◆ TO BE DONE
Repeat each line of the material exactly.

========================================

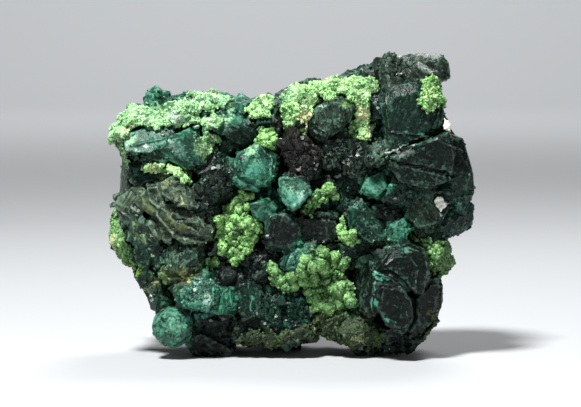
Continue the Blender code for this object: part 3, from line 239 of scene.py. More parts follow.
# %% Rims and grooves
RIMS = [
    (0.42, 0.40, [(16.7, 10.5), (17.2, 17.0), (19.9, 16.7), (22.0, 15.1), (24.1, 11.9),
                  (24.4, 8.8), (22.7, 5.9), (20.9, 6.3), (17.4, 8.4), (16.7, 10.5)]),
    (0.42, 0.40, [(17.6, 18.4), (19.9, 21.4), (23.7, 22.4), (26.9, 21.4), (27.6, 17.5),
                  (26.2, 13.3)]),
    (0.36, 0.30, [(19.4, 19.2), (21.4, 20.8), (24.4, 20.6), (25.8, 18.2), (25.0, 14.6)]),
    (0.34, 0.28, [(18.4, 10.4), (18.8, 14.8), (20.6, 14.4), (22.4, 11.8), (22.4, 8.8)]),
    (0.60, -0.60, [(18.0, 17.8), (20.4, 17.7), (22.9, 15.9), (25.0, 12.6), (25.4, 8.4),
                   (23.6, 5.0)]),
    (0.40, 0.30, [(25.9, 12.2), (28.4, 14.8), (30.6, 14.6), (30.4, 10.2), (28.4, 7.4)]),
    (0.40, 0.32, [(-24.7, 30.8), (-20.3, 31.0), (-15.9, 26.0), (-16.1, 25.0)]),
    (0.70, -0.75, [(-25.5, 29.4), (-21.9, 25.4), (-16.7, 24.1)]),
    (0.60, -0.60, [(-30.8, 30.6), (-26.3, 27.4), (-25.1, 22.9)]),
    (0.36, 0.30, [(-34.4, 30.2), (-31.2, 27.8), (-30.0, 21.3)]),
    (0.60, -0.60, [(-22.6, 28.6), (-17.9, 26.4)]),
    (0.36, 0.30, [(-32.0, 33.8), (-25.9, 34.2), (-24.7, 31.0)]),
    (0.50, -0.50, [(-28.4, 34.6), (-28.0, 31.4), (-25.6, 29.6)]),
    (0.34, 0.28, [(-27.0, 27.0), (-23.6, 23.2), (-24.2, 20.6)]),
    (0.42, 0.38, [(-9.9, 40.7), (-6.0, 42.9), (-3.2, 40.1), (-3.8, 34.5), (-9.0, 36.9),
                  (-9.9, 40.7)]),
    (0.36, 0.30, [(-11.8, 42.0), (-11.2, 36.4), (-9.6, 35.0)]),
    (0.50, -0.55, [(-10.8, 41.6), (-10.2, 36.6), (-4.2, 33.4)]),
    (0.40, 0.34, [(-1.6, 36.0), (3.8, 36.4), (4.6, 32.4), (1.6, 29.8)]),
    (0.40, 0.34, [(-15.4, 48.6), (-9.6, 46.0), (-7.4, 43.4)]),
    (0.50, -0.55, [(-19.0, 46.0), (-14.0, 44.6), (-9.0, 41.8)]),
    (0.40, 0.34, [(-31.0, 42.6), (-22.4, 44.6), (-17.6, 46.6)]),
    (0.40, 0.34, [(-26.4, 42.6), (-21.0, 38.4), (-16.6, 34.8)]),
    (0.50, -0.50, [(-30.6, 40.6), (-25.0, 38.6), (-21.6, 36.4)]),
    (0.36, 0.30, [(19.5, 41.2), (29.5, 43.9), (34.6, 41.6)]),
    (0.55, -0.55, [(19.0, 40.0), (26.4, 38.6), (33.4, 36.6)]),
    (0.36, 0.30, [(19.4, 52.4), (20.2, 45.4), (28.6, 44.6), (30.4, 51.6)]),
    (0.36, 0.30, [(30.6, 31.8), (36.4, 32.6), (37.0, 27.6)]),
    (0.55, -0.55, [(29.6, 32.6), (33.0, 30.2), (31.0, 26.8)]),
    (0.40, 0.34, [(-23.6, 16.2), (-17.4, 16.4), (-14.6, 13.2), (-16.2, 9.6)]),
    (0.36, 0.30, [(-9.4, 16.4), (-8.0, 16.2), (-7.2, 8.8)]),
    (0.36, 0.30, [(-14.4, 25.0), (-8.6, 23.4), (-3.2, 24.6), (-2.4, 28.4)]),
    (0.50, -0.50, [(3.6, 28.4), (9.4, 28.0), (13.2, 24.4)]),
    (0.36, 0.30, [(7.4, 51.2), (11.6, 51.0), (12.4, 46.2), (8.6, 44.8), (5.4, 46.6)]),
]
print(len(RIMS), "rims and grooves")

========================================

◆ RESPONSE FOR THIS EXERCISE
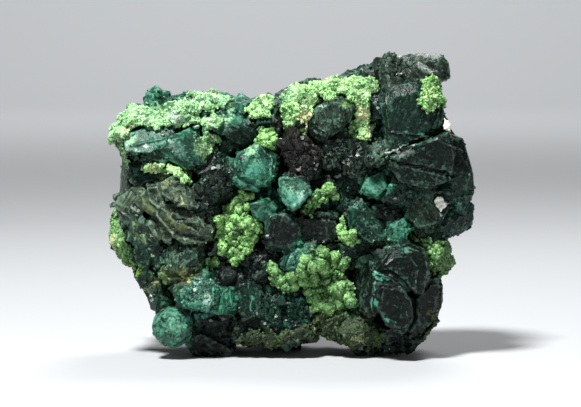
Continue the Blender code for this object: part 3, from line 239 of scene.py. More parts follow.
# %% Rims and grooves
RIMS = [
    (0.42, 0.40, [(16.7, 10.5), (17.2, 17.0), (19.9, 16.7), (22.0, 15.1), (24.1, 11.9),
                  (24.4, 8.8), (22.7, 5.9), (20.9, 6.3), (17.4, 8.4), (16.7, 10.5)]),
    (0.42, 0.40, [(17.6, 18.4), (19.9, 21.4), (23.7, 22.4), (26.9, 21.4), (27.6, 17.5),
                  (26.2, 13.3)]),
    (0.36, 0.30, [(19.4, 19.2), (21.4, 20.8), (24.4, 20.6), (25.8, 18.2), (25.0, 14.6)]),
    (0.34, 0.28, [(18.4, 10.4), (18.8, 14.8), (20.6, 14.4), (22.4, 11.8), (22.4, 8.8)]),
    (0.60, -0.60, [(18.0, 17.8), (20.4, 17.7), (22.9, 15.9), (25.0, 12.6), (25.4, 8.4),
                   (23.6, 5.0)]),
    (0.40, 0.30, [(25.9, 12.2), (28.4, 14.8), (30.6, 14.6), (30.4, 10.2), (28.4, 7.4)]),
    (0.40, 0.32, [(-24.7, 30.8), (-20.3, 31.0), (-15.9, 26.0), (-16.1, 25.0)]),
    (0.70, -0.75, [(-25.5, 29.4), (-21.9, 25.4), (-16.7, 24.1)]),
    (0.60, -0.60, [(-30.8, 30.6), (-26.3, 27.4), (-25.1, 22.9)]),
    (0.36, 0.30, [(-34.4, 30.2), (-31.2, 27.8), (-30.0, 21.3)]),
    (0.60, -0.60, [(-22.6, 28.6), (-17.9, 26.4)]),
    (0.36, 0.30, [(-32.0, 33.8), (-25.9, 34.2), (-24.7, 31.0)]),
    (0.50, -0.50, [(-28.4, 34.6), (-28.0, 31.4), (-25.6, 29.6)]),
    (0.34, 0.28, [(-27.0, 27.0), (-23.6, 23.2), (-24.2, 20.6)]),
    (0.42, 0.38, [(-9.9, 40.7), (-6.0, 42.9), (-3.2, 40.1), (-3.8, 34.5), (-9.0, 36.9),
                  (-9.9, 40.7)]),
    (0.36, 0.30, [(-11.8, 42.0), (-11.2, 36.4), (-9.6, 35.0)]),
    (0.50, -0.55, [(-10.8, 41.6), (-10.2, 36.6), (-4.2, 33.4)]),
    (0.40, 0.34, [(-1.6, 36.0), (3.8, 36.4), (4.6, 32.4), (1.6, 29.8)]),
    (0.40, 0.34, [(-15.4, 48.6), (-9.6, 46.0), (-7.4, 43.4)]),
    (0.50, -0.55, [(-19.0, 46.0), (-14.0, 44.6), (-9.0, 41.8)]),
    (0.40, 0.34, [(-31.0, 42.6), (-22.4, 44.6), (-17.6, 46.6)]),
    (0.40, 0.34, [(-26.4, 42.6), (-21.0, 38.4), (-16.6, 34.8)]),
    (0.50, -0.50, [(-30.6, 40.6), (-25.0, 38.6), (-21.6, 36.4)]),
    (0.36, 0.30, [(19.5, 41.2), (29.5, 43.9), (34.6, 41.6)]),
    (0.55, -0.55, [(19.0, 40.0), (26.4, 38.6), (33.4, 36.6)]),
    (0.36, 0.30, [(19.4, 52.4), (20.2, 45.4), (28.6, 44.6), (30.4, 51.6)]),
    (0.36, 0.30, [(30.6, 31.8), (36.4, 32.6), (37.0, 27.6)]),
    (0.55, -0.55, [(29.6, 32.6), (33.0, 30.2), (31.0, 26.8)]),
    (0.40, 0.34, [(-23.6, 16.2), (-17.4, 16.4), (-14.6, 13.2), (-16.2, 9.6)]),
    (0.36, 0.30, [(-9.4, 16.4), (-8.0, 16.2), (-7.2, 8.8)]),
    (0.36, 0.30, [(-14.4, 25.0), (-8.6, 23.4), (-3.2, 24.6), (-2.4, 28.4)]),
    (0.50, -0.50, [(3.6, 28.4), (9.4, 28.0), (13.2, 24.4)]),
    (0.36, 0.30, [(7.4, 51.2), (11.6, 51.0), (12.4, 46.2), (8.6, 44.8), (5.4, 46.6)]),
]
print(len(RIMS), "rims and grooves")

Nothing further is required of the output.